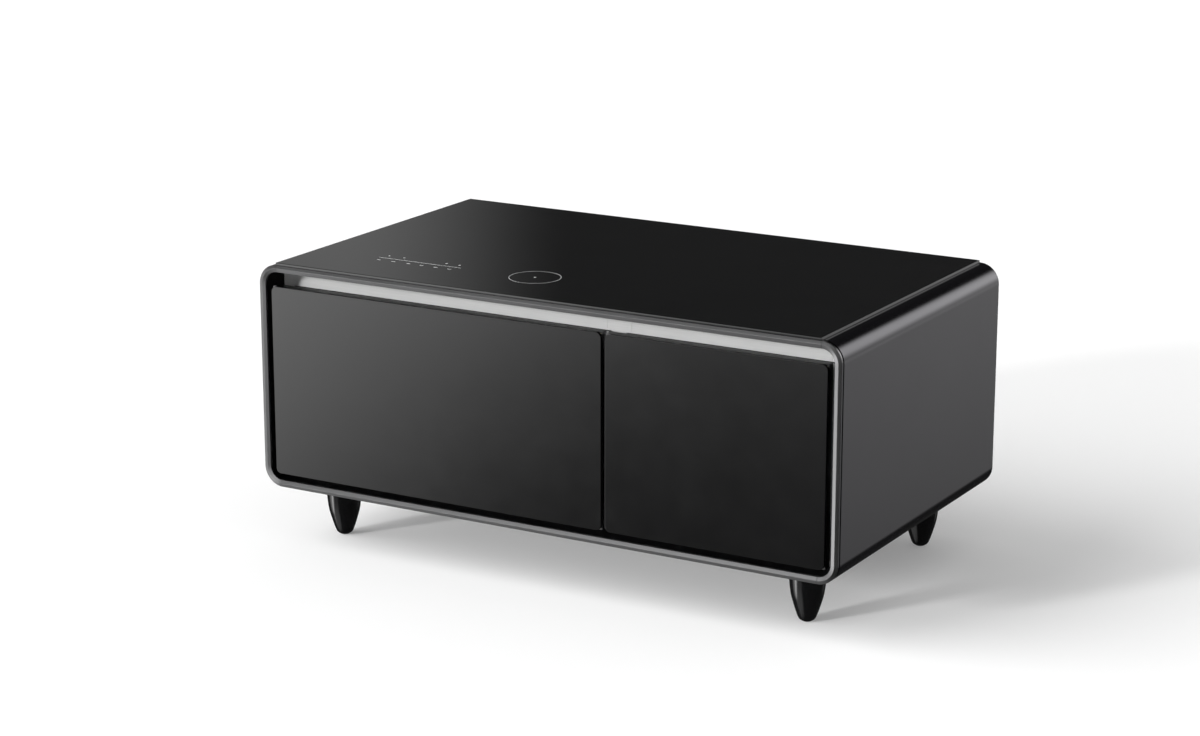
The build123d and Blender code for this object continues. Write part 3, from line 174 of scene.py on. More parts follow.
@dataclass(frozen=True)
class Finish:
    """A procedural surface: a base colour, its shading, and relief at its real scale.

    Periods and depths are real sizes in metres, and the pattern reads Object coordinates.
    """

    name: str
    colour: Colour
    tint: Colour
    roughness: float
    metallic: float = 0.0
    specular: float = 0.5
    reflection_tint: Colour = (1.0, 1.0, 1.0)
    coat: float = 0.0
    coat_roughness: float = 0.06
    spread: float = 0.04
    grain: Grain = Grain.PEEL
    period: float = 1.2 * MM
    relief: float = 0.01 * MM
    mottle: float = 90.0 * MM

    def material(self) -> Material:
        """Build the material once and give the same one afterwards.

        Returns:
            The material, with colour, roughness and relief driven by texture nodes.
        """
        title = f"{self.name}_finish"
        known = bpy.data.materials.get(title)
        if known is not None:
            return known
        made = bpy.data.materials.new(title)
        made.use_nodes = True
        shader = made.node_tree.nodes["Principled BSDF"]
        self.set_shader(shader)
        coords = made.node_tree.nodes.new("ShaderNodeTexCoord")
        broad = self.texture(made.node_tree, coords, Grain.PEEL, self.mottle)
        fine = self.texture(made.node_tree, coords, self.grain, self.period)
        self.paint(made.node_tree, shader, broad, fine)
        self.roughen(made.node_tree, shader, broad, fine)
        self.emboss(made.node_tree, shader, fine)
        return made

    def set_shader(self, shader: Node) -> None:
        """Set what is the same all over the surface on the shader's own sockets.

        Args:
            shader: the material's shader node.
        """
        shader.inputs["Base Color"].default_value = (*self.colour, 1.0)
        shader.inputs["Metallic"].default_value = self.metallic
        shader.inputs["Specular IOR Level"].default_value = self.specular
        shader.inputs["Specular Tint"].default_value = (*self.reflection_tint, 1.0)
        shader.inputs["Coat Weight"].default_value = self.coat
        shader.inputs["Coat Roughness"].default_value = self.coat_roughness

    def texture(
        self,
        tree: Tree,
        coords: Node,
        grain: Grain,
        period: float,
    ) -> Socket:
        """Add a texture of a given grain and period.

        Args:
            tree: the material's node tree.
            coords: the texture coordinate node.
            grain: the kind of relief.
            period: the size of its features in metres.

        Returns:
            The socket that holds its value, from 0 to 1.
        """
        scale = [slow / period for slow in grain.stretch()]
        source = {"Vector": coords.outputs["Object"], "Scale": scale}
        mapping = add_node(tree, "ShaderNodeMapping", source)
        placed = {"Vector": mapping.outputs["Vector"], "Scale": 1.0}
        if grain in (Grain.SPANGLE, Grain.CELLS):
            cells = add_node(tree, "ShaderNodeTexVoronoi", placed)
            return cells.outputs["Color" if grain is Grain.SPANGLE else "Distance"]
        noise = add_node(tree, "ShaderNodeTexNoise", {**placed, "Detail": NOISE_DETAIL})
        return noise.outputs["Fac"]

    def paint(
        self,
        tree: Tree,
        shader: Node,
        broad: Socket,
        fine: Socket,
    ) -> None:
        """Vary the colour between its two shades, by the broad and the fine pattern together.

        Args:
            tree: the material's node tree.
            shader: its shader node.
            broad: the socket of the broad pattern.
            fine: the socket of the fine pattern.
        """
        blend = add_math(tree, "MULTIPLY_ADD", broad, BROAD_SHARE, fine)
        low, high = BLEND_RANGE
        ramp = add_node(
            tree, "ShaderNodeMapRange", {"Value": blend, "From Min": low, "From Max": high}
        )
        mix = add_node(tree, "ShaderNodeMix", {"Factor": ramp.outputs["Result"]}, data_type="RGBA")
        shades = [socket for socket in mix.inputs if socket.type == "RGBA"]
        for shade, colour in zip(shades, (self.colour, self.tint)):
            shade.default_value = (*colour, 1.0)
        result = next(socket for socket in mix.outputs if socket.type == "RGBA")
        tree.links.new(result, shader.inputs["Base Color"])

    def roughen(
        self,
        tree: Tree,
        shader: Node,
        broad: Socket,
        fine: Socket,
    ) -> None:
        """Let the roughness wander by its spread, as handling and cleaning leave it.

        Args:
            tree: the material's node tree.
            shader: its shader node.
            broad: the socket of the broad pattern.
            fine: the socket of the fine pattern.
        """
        ramp = add_node(
            tree,
            "ShaderNodeMapRange",
            {
                "Value": add_math(tree, "MULTIPLY", broad, fine),
                "From Max": WEAR_TOP,
                "To Min": self.roughness - self.spread,
                "To Max": self.roughness + self.spread,
            },
        )
        tree.links.new(ramp.outputs["Result"], shader.inputs["Roughness"])

    def emboss(self, tree: Tree, shader: Node, fine: Socket) -> None:
        """Raise the fine pattern by its real relief.

        Args:
            tree: the material's node tree.
            shader: its shader node.
            fine: the socket of the fine pattern.
        """
        relief = {"Strength": 1.0, "Distance": self.relief, "Height": fine}
        bump = add_node(tree, "ShaderNodeBump", relief)
        tree.links.new(bump.outputs["Normal"], shader.inputs["Normal"])


SHELL_COAT = Finish(
    "shell_coat", (0.0026, 0.0024, 0.0034), (0.0036, 0.0033, 0.0046), 0.17, spread=0.02,
    reflection_tint=(0.93, 0.89, 1.0), period=1.4 * MM, relief=0.01 * MM,
)
FRAME_X = Finish(
    "frame_metal_long", (0.2, 0.2, 0.203), (0.25, 0.25, 0.253), 0.3, metallic=1.0, spread=0.05,
    grain=Grain.BRUSHED_X, period=0.5 * MM, relief=0.003 * MM,
)
FRAME_Z = Finish(
    "frame_metal_upright", (0.2, 0.2, 0.203), (0.25, 0.25, 0.253), 0.3, metallic=1.0, spread=0.05,
    grain=Grain.BRUSHED_Z, period=0.5 * MM, relief=0.003 * MM,
)
RECESS_BLACK = Finish(
    "recess_black", (0.0022, 0.0022, 0.0024), (0.0034, 0.0034, 0.0036), 0.55, specular=0.12,
    period=0.5 * MM, relief=0.02 * MM,
)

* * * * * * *

**EXERCISE OBJECTIVE**
Begin with the first line of the listing and copy exactly through the line that contains "same one afterwards.", please, keeping both ends and leaving out everything after.

**TASK OUTPUT**
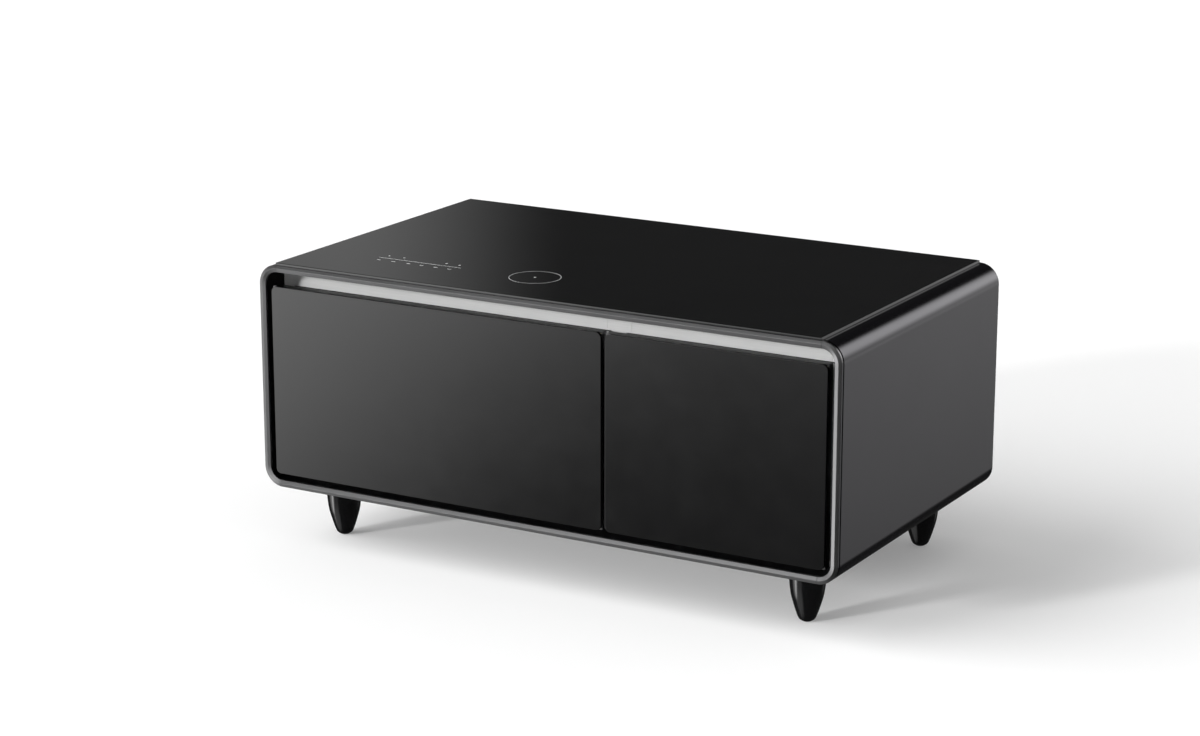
The build123d and Blender code for this object continues. Write part 3, from line 174 of scene.py on. More parts follow.
@dataclass(frozen=True)
class Finish:
    """A procedural surface: a base colour, its shading, and relief at its real scale.

    Periods and depths are real sizes in metres, and the pattern reads Object coordinates.
    """

    name: str
    colour: Colour
    tint: Colour
    roughness: float
    metallic: float = 0.0
    specular: float = 0.5
    reflection_tint: Colour = (1.0, 1.0, 1.0)
    coat: float = 0.0
    coat_roughness: float = 0.06
    spread: float = 0.04
    grain: Grain = Grain.PEEL
    period: float = 1.2 * MM
    relief: float = 0.01 * MM
    mottle: float = 90.0 * MM

    def material(self) -> Material:
        """Build the material once and give the same one afterwards.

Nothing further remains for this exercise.